I. Introduction
With the 60 GHz IEEE 802.11ad technology, this paper proposes a novel medical imaging cloud network architecture that consists of (i) in-hospital medical image big-data database, (ii) an AP scheduler, and (iii) IEEE 802.11ad access points (APs) [1]. The medical image big-data database is connected to the all deployed IEEE 802.11ad APs via the AP scheduler. The deployed IEEE 802.11ad APs can be densely located within large-scale hospital building. In this densely deployed network topology, the closely and densely located IEEE 802.11ad APs can generate interference among them. This is the main reason why the proposed hospital healthcare cloud architecture requires an AP scheduler. The medical machines (including magnetic resonance imaging (MRI) and computed tomography (CT)) and users (including doctors and patients with wearable sensors) in the hospital networks can be wirelessly connected to the medical imaging big data database via the randomly and densely deployed IEEE 802.11ad APs.

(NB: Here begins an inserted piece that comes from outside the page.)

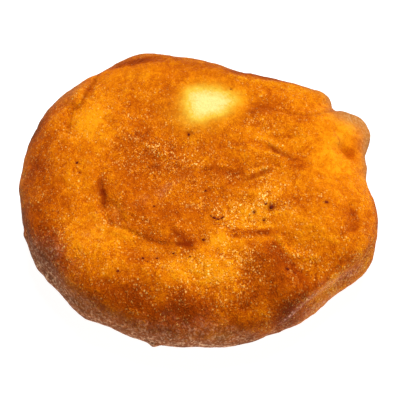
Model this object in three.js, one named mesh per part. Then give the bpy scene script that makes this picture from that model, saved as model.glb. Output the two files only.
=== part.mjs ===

Moreover, the sizes of medical images are quite big, therefore, the queue management in each IEEE 802.11ad AP is important (to deal with potential queueing delays and overflows in each AP), and this management operation is closely related to the AP scheduling. Therefore, this paper proposes an AP scheduling algorithm for this proposed hospital healthcare medical imaging cloud architecture under the consideration of queue-backlog sizes. For the AP scheduling,
This paper formulates the problem with the theory of a max-weight independent set (MWIS) [2].
Based on the MWIS formulation, this paper makes a synchronous scheduling decision with discrete-time queue-weighted learning.